HERE WE CAN SEE STUNNING NEW VISUAL REPRESENTATIONS OF ROMAN PETERBOROUGH, BUT DOES ARCHAEOLOGY CONTINUE TO TURN UP NEW ANSWERS – AND QUESTIONS – ABOUT WHAT ROMAN PETERBOROUGH WAS LIKE?
If I’d spoken to you three years ago, I’d have told you that the Roman town at Durobrivae – the beginnings of Peterborough, in effect – was based on the development of a little Roman fort, that the fort probably lasted about 40 years and that a settlement grew up around it. I excavated the Water Newton site, where the fort is, in 2012, and we now know that the fort lasted for a very, very short time – probably only a matter of months – some time around 60AD, probably in the aftermath of Boudicca’s revolt. So, we’ve had to revise our thinking on the origins of the Roman town. We’d thought the fort spawned the Roman town, but actually wasn’t there long enough to spawn anything! The town must have developed in a different way, and I now think it was because of the re-organisation of the road system. With a bridge being put there between Castor and Water Newton, and the development of what we would now call Ermine Street, a little settlement developed to catch trade at this crossing place. The name ‘Durobrivae means ‘the town with the two bridges’ or ‘the town with the two crossings’ – one at Billing Brook, and the other across the Nene. So, just in the past three years our understanding of the development of Roman settlement in the Nene Valley has been revolutionised by one excavation.

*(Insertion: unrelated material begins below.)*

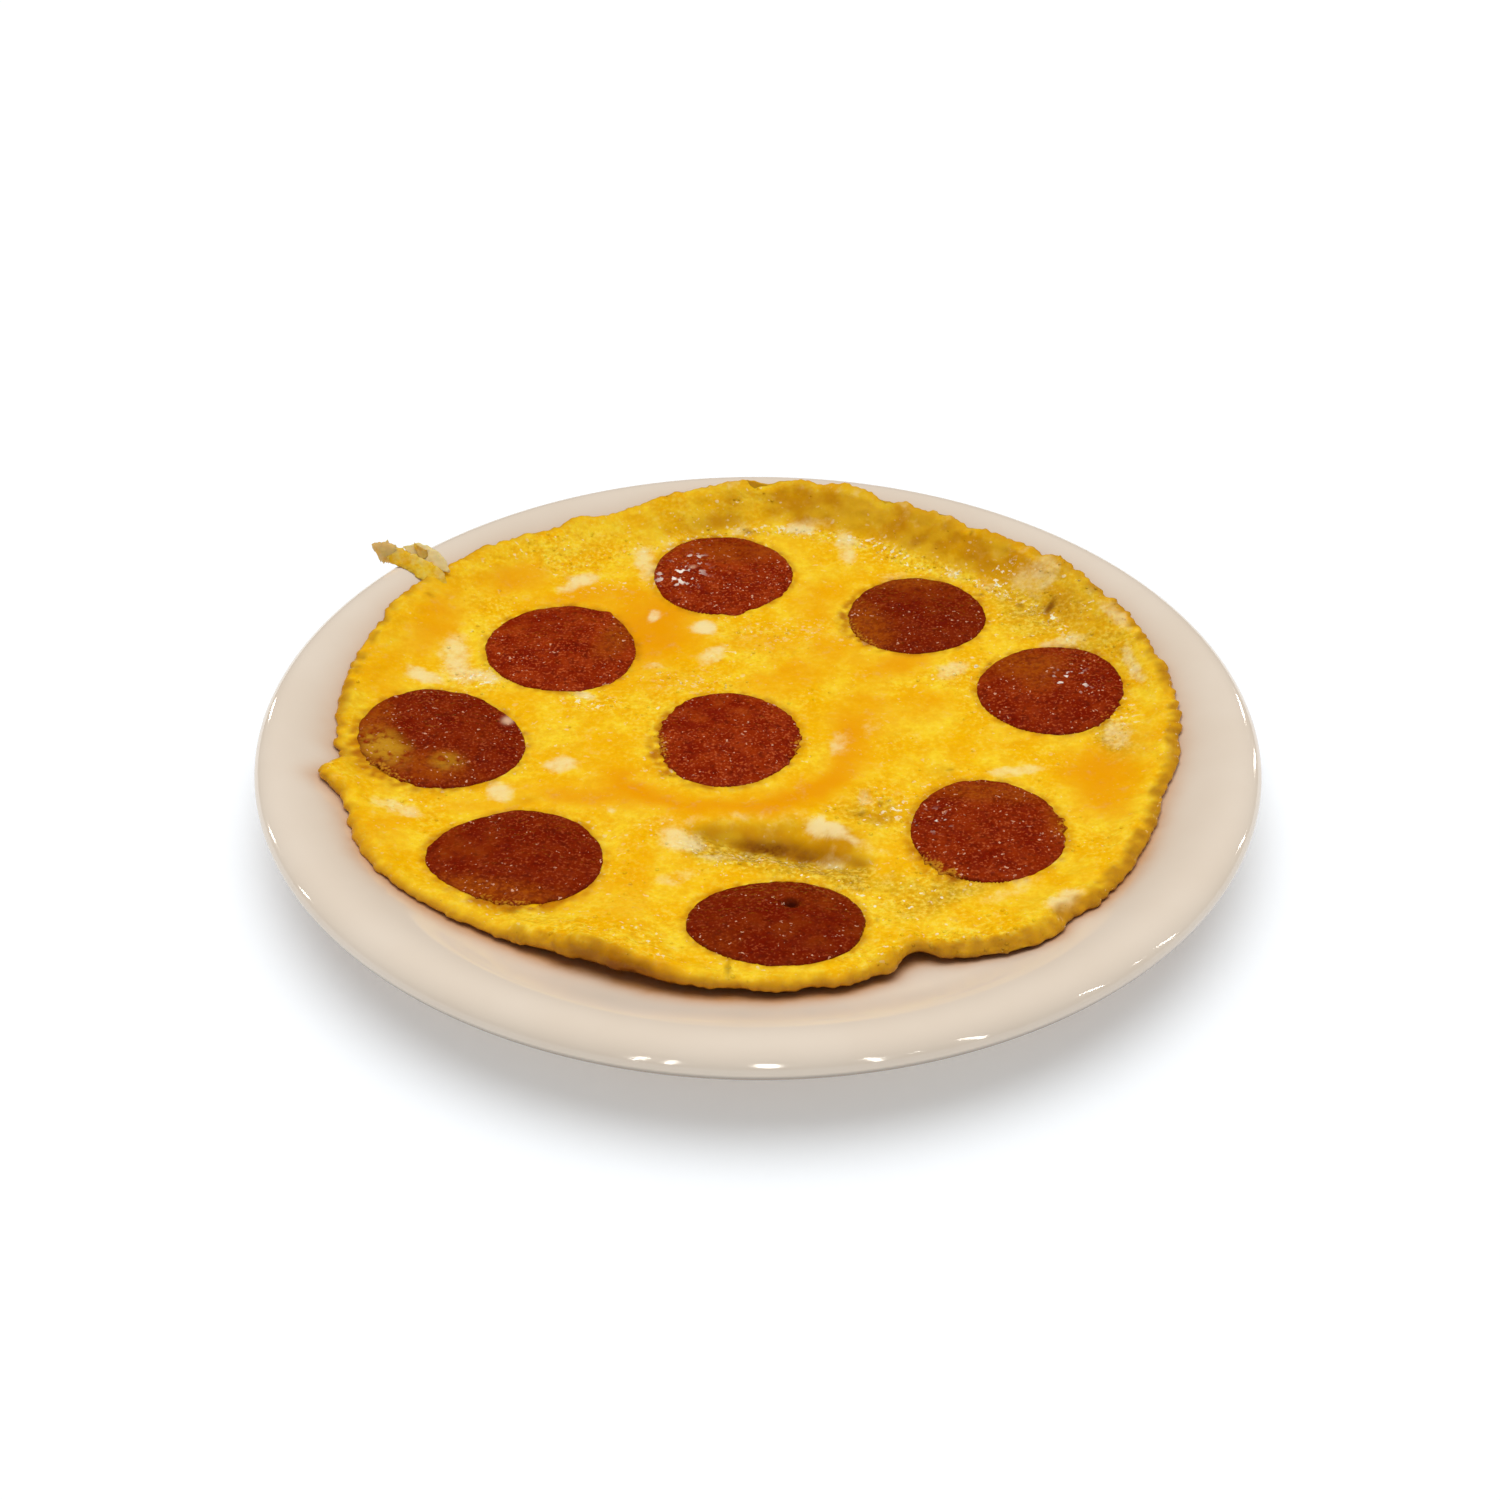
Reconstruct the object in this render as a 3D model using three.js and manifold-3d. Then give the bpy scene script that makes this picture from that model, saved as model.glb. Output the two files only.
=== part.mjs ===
import * as THREE from 'three';
import { mergeVertices } from 'three/addons/utils/BufferGeometryUtils.js';
import Module from 'manifold-3d';

// A round open-faced omelette with nine slices of sausage set into it, on its dinner plate.
// Millimetres, +Z up. The origin is the plate's centre, on the level its foot ring stands on.
// Angles are in degrees about +Z, from +X. The omelette's turned-up edge is towards +Y.

const wasm = await Module();
wasm.setup();

// Plate
const plateRadius = 130;
const plateHeight = 23;
const plateWall = 4.5;
const plateSegments = 64;
const wellFloor = 7;             // upper face of the flat middle
const wellRadius = 66;           // where the flat middle ends
const wellCurve = 0.0051;        // rise of the well's wall, for each mm squared beyond the middle
const rimStart = 113;            // verge between the well's wall and the rim
const rimLevel = 17.9;           // height of the rim there
const rimSlope = 0.27;
const vergeBlend = 1.2;          // how softly the wall turns into the rim
const lipStart = 120;            // where the rim turns up into the lip
const lipRound = 3.6;            // radius of the lip's rounded edge
const footOuter = 74;
const footInner = 69;
const footRecess = 2.5;          // how far the middle's underside is off the table

// Omelette
const eggRadius = 111.3;
const eggCentreY = 7;            // it lies a little towards the back of the plate
const eggSegments = 72;
const eggRest = 7.3;             // underside in the middle, just above the plate
const bowlRise = 10.8;           // how far the underside has risen at bowlRadius
const bowlRadius = 112;
const bowlPower = 4.6;
const middleThickness = 5.4;
const edgeThickness = 3.5;
const taperStart = 0.55;         // share of the radius where the omelette starts to thin
const taperEnd = 0.97;

// The edge's outline: at an angle, how far it stands out (mm) and how wide that is (degrees)
const edgeReach = [
  { at: 268, by: -3, spread: 26 },      // flattened front
  { at: 242, by: -3.5, spread: 12 },
  { at: 251, by: -1.5, spread: 4.5 },   // lifted arch
  { at: 292, by: -7, spread: 10 },
  { at: 290.5, by: -3.5, spread: 3 },   // crease in the front roll
  { at: 303, by: 2, spread: 7 },
  { at: 310.5, by: -2.5, spread: 2.2 },
  { at: 338, by: -3, spread: 13 },
  { at: 56, by: -4, spread: 16 },
  { at: 112, by: -4, spread: 9 },
  { at: 125, by: -2.5, spread: 6 },
  { at: 157, by: 2, spread: 12 },
  { at: 194, by: -4, spread: 2.5 },     // nick on the left, with a point below it
  { at: 197, by: 5, spread: 3.5 },
  { at: 216, by: 2, spread: 9 },
];

// Where the edge lifts off the plate: the height gained between the share `from` and the edge
const edgeLift = [
  { at: 66, by: 4.5, spread: 44, from: 0.82 },    // turned-up back
  { at: 250, by: 2, spread: 9, from: 0.8 },       // arch
  { at: 290, by: 1.2, spread: 4, from: 0.85 },
  { at: 198, by: 1.5, spread: 5, from: 0.9 },
  { at: 268, by: 0.8, spread: 20, from: 0.85 },
];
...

YOU MENTION THAT THIS TOWN – DUROBRIVAE – IS THE BEGINNING OF PETERBOROUGH, BUT ITS REMAINS ARE OUTSIDE PETERBOROUGH. HOW AND WHY DID THAT SETTLEMENT MOVE?
That’s a really fundamental question. At Durobrivae you have 44 acres of walled settlement, with another 450 acres of industrial sprawl – nearly 500 acres of densely packed Roman settlement, and within that was the second largest building in Roman Britain. This is a very large structure, partly under Castor church, which was discovered in the 17th century and excavated by Edmund Artis in the 1820s. When he looked at it, he realised it was so big it couldn’t be a villa. He didn’t know what it was, but called it simply the ‘praetorium’ – meaning ‘headquarters’ – and assumed that it was the headquarters of the whole area. It now appears to be a tax collection centre, collecting Imperial dues and revenues from estates in Fenland. If you add all that together – the Roman town of Durobrivae, the Nomangate area where the industrial suburbs are, and the ‘praetorium’ at Castor – those three form a pretty spectacular collection of Roman clutter on the landscape. So why did Peterborough grow here, and not there? Well, Roman troops are being pulled out at the end of the 4th and 5th centuries, so there are fewer of them. With their withdrawal, the tax collection system goes – and because they’re not collecting taxes, the towns are beginning to fall apart. Everybody goes back to the countryside and carries on farming. The villa owners, instead of farming 2,000 acres with 1,000 acres paying the tax, farm 1,000 acres tax free. There’s spare land, and incoming migrants claim it – we call them the Saxons. The incoming… [cont]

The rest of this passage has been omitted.